É difícil dizer, mas pela lógica teria que correr perto do meu personal best 2h29, ainda assim não estaria nada garantido. Mas, como aconteceu em Guadalajara, tudo pode acontecer. O recorde pan-americano a meu ver será quebrado novamente e acreditamos que não só pela campeã da prova como talvez por mais uma ou duas atletas.
Temos uma idéia do ritmo que farei em função dos treinos e testes que realizei, mas o Cláudio só fecha isso comigo na véspera da prova, após os estudos que ele vai fazendo das atletas, do clima e de mim também.
Se a senhora conquistar o bi, como pretende festejar?
Fico tão concentrada na prova que não consigo pensar no que fazer na comemoração. Prefiro pensar nisso após e se acontecer a conquista. Mas que vamos comemorar de alguma forma, isso vamos.

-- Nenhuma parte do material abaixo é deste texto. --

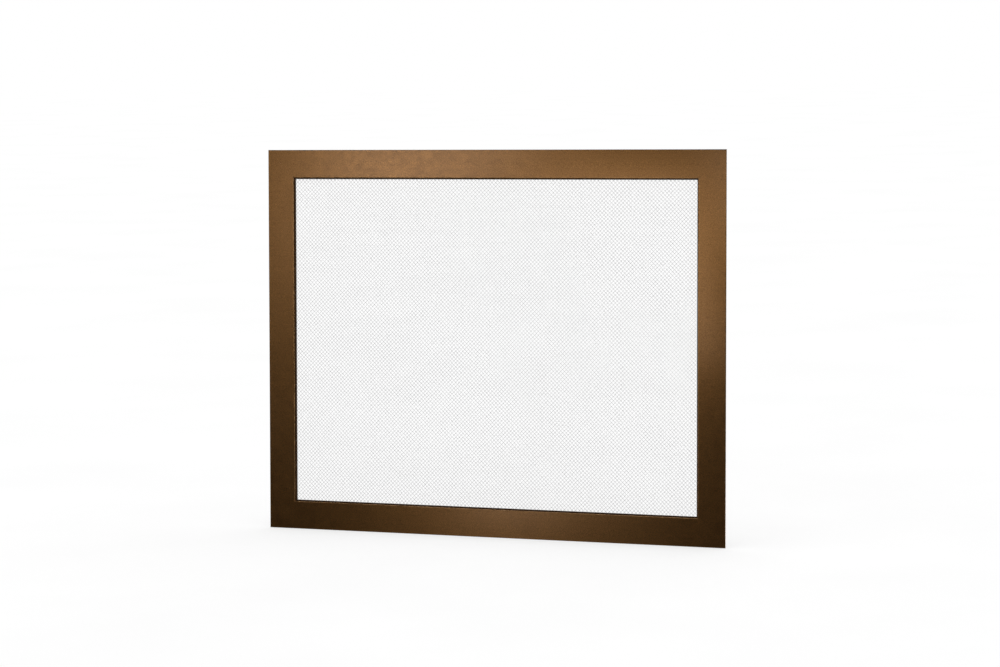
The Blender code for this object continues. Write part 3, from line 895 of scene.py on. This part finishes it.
def make_bracket(side):
    """A back plate with two lugs, as one welded piece with softened edges."""
    half_width = (BRACKET[1].x - BRACKET[0].x) / 2
    plate_front, plate_back = BRACKET[0].y - PIN_Y, BRACKET[0].y - PIN_Y + LUG_THICKNESS
    low, high = BRACKET[0].z, BRACKET[1].z
    half_lug = BRACKET[1].y - PIN_Y
    plate = box((-half_width, plate_front, low), (half_width, plate_back, high))
    outline = rounded(
        [
            (-half_lug, plate_back - LUG_THICKNESS / 2),
            (half_lug, plate_back - LUG_THICKNESS / 2),
            (half_lug, half_lug),
            (-half_lug, half_lug),
        ],
        [0, 0, LUG_ROUND * half_lug, LUG_ROUND * half_lug],
        steps=14,
    )
    steps = []
    for middle in (low + LUG_INSET + LUG_THICKNESS / 2, high - LUG_INSET - LUG_THICKNESS / 2):
        lug = prism(outline, LUG_THICKNESS)
        lug.transform(Matrix.Translation((0, 0, middle)))
        steps.append(("UNION", lug))
    bore = rod(PIN_RADIUS + GAP, low - CUT_REACH, high + CUT_REACH)
    steps.append(("DIFFERENCE", bore))
    name = f"{side}_leg_bracket"
    mesh = combined(plate, steps, bevel=BRACKET_BEVEL)
    matrix = hinge_matrix(side)
    piece(f"{name}_detail", mesh, POWDER_COAT, matrix, replaces=[name])
    lift = LUG_WELD_LIFT * BEAD_RADIUS
    places = [
        Matrix.Translation((0, plate_back + lift, low + LUG_INSET - lift)),
        Matrix.Translation((0, plate_back + lift, high - LUG_INSET + lift)),
    ]
    mesh = beads(places, LUG_WELD_LENGTH * half_lug)
    name = f"{side}_bracket_welds"
    piece(name, mesh, WELD, matrix, sharp=WELD_SHARP)


def threaded(radius, length):
    """The half outline of a threaded stud, from its chamfered tip down to height 0."""
    height = length - STUD_TIP_HEIGHT
    points = [(0, length), (radius - STUD_TIP_WIDTH, length), (radius - STUD_TIP_STEP, height)]
    height -= STUD_TIP_STEP
    while height > THREAD_PITCH:
        points.append((radius, height))
        points.append((radius - THREAD_DEPTH, height - THREAD_PITCH / 2))
        height -= THREAD_PITCH
    return points + [(radius, STUD_TIP_STEP), (radius, 0), (0, 0)]


def nut_mesh():
    """A hexagon nut on height 0, chamfered at its other end."""
    radius = (NUT[1].x - NUT[0].x) / 2 / cos(pi / 6)
    height = NUT[1].y - NUT[0].y
    foot = NUT_CONE_FOOT * radius + height
    cone = rod(foot, 0, NUT_CONE_HEIGHT * height, 64, NUT_CONE_END * radius)
    bore = rod((STUD[1].x - STUD[0].x) / 2 + GAP / 2, -CUT_REACH, CUT_REACH, 32)
    steps = [("INTERSECT", cone), ("DIFFERENCE", bore)]
    return combined(rod(radius, 0, height, 6), steps, bevel=NUT_BEVEL, segments=2)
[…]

O Cláudio está me ensinando que devemos sempre aproveitar esses momentos e comemorar o esforço todo.
Como um treinador de um atleta de alto nível o qual vai representar uma país em um Panamericano diz isso: “Nem cogitamos buscar vitória….” Eu atleta amador que trabalho 10 horas por dia e treino a noite ou de madrugada, posso dizer isso em qualquer prova… Agora eles não… isso é um pensamento perdedor, pequeno e indigno de um atleta de alto nível… se entrou com este pensamento – Já perdeu !!!